Pode dar exemplos, a partir da sua jornada, sobre as formas para fazer isso acontecer?

Existe um mito de que, ao escolher fazer aquilo que amamos, tudo será resolvido. Paixão é importante para acordarmos com mais motivação, mas não podemos esquecer das habilidades e do contexto do mercado. Utilizei esse tripé para construir produtos e serviços que pudessem viabilizar receita que não fosse exclusivamente publicidade. Comecei com infoprodutos, mais especificamente um curso online sob demanda. Peguei minha paixão por ensinar, minha habilidade de compartilhar informações e transferir conhecimentos de forma acessível e a demanda do mercado. Na sequência, passei a prestar serviços de consultoria para empresas. Hoje, continuo prestando consultoria e criei, ao lado do meu sócio Lucas Santana, a Inventivos, uma comunidade para quem quer empreender do zero. Também atuo como apresentadora, mestre de cerimônia e media for equity. O media for equity é um modelo de negócio pouco falado no universo da Creator Economy, que consiste em negociar marketing e expertise em troca de ações de uma empresa. Esses são apenas alguns exemplos de como criei produtos e serviços para monetizar aquilo que sei fazer, a partir da criação de conteúdo.
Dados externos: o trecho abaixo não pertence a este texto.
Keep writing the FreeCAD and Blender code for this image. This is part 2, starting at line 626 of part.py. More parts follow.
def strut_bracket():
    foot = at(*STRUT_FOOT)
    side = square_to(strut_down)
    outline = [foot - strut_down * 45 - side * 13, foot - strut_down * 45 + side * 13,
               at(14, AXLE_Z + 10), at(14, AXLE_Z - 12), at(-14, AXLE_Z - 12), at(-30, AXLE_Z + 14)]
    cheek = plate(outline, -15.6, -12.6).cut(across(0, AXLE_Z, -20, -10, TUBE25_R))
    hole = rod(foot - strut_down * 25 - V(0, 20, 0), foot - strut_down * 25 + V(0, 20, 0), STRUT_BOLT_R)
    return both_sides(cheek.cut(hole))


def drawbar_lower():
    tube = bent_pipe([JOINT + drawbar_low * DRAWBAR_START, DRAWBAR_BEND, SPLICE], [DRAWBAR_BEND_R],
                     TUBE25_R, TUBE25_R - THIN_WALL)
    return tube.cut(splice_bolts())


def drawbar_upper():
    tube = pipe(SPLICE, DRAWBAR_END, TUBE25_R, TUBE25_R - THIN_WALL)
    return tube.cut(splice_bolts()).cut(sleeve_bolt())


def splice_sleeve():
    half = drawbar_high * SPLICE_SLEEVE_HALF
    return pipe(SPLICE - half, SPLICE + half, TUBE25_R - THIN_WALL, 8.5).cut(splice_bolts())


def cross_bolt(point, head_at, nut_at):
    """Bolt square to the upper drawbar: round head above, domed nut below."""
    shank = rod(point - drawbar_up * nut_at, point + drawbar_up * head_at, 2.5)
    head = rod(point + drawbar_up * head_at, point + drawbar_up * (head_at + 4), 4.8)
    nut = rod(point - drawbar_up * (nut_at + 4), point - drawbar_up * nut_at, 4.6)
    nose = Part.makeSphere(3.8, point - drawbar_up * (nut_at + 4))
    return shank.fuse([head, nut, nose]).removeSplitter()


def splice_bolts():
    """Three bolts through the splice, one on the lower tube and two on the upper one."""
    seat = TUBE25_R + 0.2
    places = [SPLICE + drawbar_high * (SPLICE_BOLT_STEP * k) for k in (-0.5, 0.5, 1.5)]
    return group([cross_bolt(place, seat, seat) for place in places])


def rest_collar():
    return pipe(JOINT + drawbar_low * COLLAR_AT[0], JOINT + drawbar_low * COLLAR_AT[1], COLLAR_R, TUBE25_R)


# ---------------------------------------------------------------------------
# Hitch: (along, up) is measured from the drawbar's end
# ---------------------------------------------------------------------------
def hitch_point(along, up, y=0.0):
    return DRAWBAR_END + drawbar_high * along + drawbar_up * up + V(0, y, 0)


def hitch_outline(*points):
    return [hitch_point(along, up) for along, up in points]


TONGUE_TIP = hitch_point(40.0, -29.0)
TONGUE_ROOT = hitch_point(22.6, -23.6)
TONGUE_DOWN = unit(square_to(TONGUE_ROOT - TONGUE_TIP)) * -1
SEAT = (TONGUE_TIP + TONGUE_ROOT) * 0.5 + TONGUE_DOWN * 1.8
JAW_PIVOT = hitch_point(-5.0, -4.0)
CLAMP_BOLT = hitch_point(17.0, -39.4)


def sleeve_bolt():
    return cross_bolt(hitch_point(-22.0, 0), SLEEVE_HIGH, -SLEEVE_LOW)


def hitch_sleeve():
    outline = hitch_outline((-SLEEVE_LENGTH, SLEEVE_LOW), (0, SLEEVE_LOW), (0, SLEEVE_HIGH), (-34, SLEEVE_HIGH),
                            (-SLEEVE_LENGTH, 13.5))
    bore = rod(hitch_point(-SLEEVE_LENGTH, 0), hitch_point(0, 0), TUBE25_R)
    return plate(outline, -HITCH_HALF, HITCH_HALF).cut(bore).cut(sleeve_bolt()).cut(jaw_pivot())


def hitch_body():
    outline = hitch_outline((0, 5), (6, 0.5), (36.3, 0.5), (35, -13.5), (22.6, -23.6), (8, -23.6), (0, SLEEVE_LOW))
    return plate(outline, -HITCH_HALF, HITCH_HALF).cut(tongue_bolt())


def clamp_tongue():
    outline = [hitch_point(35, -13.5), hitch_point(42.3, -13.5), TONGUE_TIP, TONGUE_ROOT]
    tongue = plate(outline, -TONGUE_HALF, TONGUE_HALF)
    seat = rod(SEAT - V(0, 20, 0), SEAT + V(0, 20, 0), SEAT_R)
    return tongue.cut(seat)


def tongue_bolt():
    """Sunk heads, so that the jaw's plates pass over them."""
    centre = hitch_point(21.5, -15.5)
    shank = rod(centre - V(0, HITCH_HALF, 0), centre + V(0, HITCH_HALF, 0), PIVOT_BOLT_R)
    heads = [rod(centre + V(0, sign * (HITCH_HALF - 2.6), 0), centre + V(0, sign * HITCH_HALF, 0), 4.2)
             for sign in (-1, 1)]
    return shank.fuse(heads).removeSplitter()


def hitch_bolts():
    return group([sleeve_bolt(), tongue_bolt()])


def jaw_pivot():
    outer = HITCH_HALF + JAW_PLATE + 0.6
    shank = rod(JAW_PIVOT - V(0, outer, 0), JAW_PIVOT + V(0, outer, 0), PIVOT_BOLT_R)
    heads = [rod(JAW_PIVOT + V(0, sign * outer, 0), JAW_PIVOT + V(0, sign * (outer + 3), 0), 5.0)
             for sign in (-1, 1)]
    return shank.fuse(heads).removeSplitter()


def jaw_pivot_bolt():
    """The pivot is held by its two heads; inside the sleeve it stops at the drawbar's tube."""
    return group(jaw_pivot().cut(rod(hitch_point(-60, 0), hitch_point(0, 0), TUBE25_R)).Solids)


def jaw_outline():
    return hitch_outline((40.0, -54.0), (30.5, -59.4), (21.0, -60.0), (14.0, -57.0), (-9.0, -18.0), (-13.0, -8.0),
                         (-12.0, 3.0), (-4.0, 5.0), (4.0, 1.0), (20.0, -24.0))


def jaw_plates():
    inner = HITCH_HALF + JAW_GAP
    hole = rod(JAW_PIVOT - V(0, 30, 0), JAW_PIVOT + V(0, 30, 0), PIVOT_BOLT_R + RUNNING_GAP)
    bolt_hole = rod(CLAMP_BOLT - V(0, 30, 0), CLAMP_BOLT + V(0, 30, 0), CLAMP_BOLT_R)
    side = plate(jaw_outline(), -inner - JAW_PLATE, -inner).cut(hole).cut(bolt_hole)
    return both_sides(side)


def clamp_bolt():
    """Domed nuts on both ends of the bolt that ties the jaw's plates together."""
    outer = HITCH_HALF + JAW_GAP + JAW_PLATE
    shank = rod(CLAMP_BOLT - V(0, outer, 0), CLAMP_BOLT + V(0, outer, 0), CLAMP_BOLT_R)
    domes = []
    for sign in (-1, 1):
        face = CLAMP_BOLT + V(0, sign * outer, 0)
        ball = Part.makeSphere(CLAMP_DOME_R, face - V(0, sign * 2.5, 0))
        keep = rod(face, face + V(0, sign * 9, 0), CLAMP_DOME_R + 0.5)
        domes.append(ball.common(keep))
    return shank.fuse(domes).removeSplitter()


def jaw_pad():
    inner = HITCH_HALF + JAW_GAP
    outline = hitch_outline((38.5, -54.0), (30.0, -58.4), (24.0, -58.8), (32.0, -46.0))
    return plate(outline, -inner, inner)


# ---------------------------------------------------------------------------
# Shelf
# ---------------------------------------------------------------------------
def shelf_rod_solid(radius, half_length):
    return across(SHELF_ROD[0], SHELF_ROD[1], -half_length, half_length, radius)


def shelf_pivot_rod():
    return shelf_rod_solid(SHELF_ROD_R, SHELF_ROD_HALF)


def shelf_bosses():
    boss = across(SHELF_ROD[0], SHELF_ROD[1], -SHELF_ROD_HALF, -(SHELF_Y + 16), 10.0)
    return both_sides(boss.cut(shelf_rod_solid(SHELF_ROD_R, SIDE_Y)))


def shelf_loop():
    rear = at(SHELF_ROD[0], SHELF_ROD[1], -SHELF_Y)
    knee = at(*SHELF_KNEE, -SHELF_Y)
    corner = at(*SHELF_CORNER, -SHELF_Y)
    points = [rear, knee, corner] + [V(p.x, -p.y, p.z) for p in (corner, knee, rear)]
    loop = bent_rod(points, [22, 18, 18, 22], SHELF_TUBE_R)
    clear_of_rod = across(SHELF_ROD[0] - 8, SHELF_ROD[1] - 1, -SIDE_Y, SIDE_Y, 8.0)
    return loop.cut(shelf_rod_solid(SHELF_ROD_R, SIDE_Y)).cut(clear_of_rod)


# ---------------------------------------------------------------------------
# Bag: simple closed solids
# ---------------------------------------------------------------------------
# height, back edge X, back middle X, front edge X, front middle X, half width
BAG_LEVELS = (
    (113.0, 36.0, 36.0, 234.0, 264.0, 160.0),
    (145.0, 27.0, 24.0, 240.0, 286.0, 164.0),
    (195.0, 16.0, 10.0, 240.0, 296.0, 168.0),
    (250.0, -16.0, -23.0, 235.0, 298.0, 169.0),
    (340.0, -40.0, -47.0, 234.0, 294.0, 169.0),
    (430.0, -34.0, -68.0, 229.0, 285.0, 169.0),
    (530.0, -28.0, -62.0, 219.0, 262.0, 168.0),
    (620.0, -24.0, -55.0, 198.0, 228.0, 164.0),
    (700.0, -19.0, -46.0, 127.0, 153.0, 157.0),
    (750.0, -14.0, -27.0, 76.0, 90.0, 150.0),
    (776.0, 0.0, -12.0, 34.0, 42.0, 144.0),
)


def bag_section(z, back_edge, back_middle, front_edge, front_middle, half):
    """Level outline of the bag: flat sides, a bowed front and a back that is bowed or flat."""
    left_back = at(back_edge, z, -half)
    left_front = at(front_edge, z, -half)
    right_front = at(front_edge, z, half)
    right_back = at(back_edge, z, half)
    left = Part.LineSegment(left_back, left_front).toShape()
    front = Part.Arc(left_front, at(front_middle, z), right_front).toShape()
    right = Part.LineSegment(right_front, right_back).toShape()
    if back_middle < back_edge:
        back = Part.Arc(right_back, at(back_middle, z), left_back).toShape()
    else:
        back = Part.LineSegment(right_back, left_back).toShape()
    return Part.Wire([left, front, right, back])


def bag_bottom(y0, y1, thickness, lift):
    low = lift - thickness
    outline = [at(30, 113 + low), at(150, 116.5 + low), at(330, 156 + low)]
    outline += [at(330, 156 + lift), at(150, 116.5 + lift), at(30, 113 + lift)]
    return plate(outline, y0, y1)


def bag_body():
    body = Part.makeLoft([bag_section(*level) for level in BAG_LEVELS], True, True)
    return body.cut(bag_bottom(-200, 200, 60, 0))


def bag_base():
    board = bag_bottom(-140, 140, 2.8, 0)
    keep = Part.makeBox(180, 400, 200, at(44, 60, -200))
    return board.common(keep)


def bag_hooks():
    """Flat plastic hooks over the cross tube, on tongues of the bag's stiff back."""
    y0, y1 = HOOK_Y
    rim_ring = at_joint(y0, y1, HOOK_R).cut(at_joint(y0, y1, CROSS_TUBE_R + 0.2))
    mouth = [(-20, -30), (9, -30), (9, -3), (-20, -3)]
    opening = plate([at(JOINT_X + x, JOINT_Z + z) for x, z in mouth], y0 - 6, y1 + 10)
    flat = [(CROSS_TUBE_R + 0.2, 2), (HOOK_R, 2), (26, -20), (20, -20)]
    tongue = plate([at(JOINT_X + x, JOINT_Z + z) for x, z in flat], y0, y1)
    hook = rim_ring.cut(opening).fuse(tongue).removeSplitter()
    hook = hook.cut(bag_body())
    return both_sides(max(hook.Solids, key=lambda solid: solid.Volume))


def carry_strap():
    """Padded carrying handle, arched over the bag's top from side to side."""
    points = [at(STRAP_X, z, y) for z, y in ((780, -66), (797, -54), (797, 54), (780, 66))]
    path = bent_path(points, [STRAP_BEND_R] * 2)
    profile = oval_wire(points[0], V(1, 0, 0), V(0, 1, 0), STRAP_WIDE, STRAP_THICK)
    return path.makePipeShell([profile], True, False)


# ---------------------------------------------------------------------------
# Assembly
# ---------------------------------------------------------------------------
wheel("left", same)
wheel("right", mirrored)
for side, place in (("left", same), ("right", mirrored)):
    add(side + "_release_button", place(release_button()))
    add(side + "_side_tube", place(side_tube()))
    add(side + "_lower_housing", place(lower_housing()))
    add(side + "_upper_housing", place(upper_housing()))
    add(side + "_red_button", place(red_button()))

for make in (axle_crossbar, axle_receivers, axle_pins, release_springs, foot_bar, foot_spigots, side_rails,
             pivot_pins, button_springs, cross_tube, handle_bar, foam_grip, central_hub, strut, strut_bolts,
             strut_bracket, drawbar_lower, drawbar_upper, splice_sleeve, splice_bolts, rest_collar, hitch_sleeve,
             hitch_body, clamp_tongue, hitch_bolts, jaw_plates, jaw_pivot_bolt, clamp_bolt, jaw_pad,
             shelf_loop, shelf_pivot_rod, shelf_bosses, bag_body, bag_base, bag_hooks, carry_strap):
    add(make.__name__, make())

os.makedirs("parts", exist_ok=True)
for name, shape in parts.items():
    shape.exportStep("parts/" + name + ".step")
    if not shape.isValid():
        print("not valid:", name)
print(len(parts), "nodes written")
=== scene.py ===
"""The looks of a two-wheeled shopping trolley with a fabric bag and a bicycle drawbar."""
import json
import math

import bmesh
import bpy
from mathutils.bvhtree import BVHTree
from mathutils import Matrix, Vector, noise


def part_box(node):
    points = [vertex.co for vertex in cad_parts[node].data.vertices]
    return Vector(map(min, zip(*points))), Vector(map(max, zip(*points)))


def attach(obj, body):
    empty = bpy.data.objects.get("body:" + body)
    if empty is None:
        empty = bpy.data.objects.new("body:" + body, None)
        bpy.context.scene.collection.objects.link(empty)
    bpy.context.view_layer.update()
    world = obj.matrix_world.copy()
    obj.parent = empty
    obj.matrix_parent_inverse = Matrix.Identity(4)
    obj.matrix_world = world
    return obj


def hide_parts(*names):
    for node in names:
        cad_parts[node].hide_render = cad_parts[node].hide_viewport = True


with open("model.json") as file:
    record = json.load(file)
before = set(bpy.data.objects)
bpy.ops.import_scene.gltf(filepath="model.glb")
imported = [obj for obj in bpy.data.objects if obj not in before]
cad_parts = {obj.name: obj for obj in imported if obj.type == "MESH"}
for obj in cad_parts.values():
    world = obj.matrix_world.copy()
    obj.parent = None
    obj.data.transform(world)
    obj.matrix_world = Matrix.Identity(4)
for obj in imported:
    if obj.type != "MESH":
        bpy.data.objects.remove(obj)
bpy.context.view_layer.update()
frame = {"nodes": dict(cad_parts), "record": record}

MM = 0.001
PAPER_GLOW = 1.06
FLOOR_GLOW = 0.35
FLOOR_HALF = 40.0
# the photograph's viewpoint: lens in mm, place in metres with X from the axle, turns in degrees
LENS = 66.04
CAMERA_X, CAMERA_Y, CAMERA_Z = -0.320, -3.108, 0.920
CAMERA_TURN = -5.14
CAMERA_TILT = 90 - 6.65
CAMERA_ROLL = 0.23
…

Qual a maior dificuldade que hoje um criador de conteúdo pode ter no quesito finanças?

Existem alguns desafios. O primeiro é a falta de constância na geração de renda. Muitos criadores de conteúdo não pensam e não atuam como empreendedores, esquecendo de fazer a gestão das suas finanças e do fluxo de caixa. Muitas vezes, fecham um trabalho em janeiro e outro apenas em maio. Outro desafio é a falta de conhecimento para precificar suas entregas. Os criadores de conteúdo costumam precificar apenas o resultado final. Por exemplo, se um cliente pede orçamento para um vídeo de dois minutos, os criadores esquecem de fazer perguntas importantes para precificar de forma justa. Perguntas como: em quanto tempo será feito o pagamento? Minha imagem será veiculada apenas nas minhas redes ou nas redes do cliente também? Tem exclusividade? Por quanto tempo? Haverá impulsionamento do meu conteúdo? Se sim, por quanto tempo? Preciso fazer o roteiro, produção, gravação e edição sozinho? Caso a produção seja toda do cliente, precisará de mim por uma diária ou mais? Perguntas assim definem critérios importantes para precificar o trabalho. Ou seja, um vídeo de dois minutos onde o cliente exige exclusividade e uso de imagem por mais de três meses, com certeza terá um valor maior. Por fim, outro desafio é ter apenas uma única fonte de receita. Geralmente, os criadores de conteúdo esperam por contratos de publicidade e esquecem de pensar em outras formas viáveis de monetização além do famoso publi post, como programas de afiliados, criação de comunidades, infoprodutos, consultorias e mais.

Como você acha que podemos sanar a invisibilidade desses criadores negros?

O acesso a crédito e a fundos de investimento é um dos caminhos para tornar a expansão desse trabalho possível. Isso viabiliza a otimização do trabalho com acesso a plataformas financeiras, planos de saúde e equipamentos. Esses serviços podem ser personalizados de acordo com as necessidades dos criadores de conteúdo. Se os creators são os novos empreendedores, podemos considerá-los como futuras pequenas e médias empresas. E, como empresas, deveriam ter acesso a crédito, fundos de investimento e empréstimos. Criar conteúdo e empreender é uma via de mão dupla. Podemos considerar que cada vez mais profissionais, CEOs e fundadores de empresas estão criando conteúdos como meio de engajar e estar mais próximos dos seus clientes. A criação de conteúdo se tornou uma estratégia para alcançar melhores resultados nos negócios. O que precisamos agora é que os criadores de conteúdo desenvolvam também uma mentalidade empreendedora para conseguir gerar renda com suas criações e habilidades. No final do dia, estamos falando de negócios.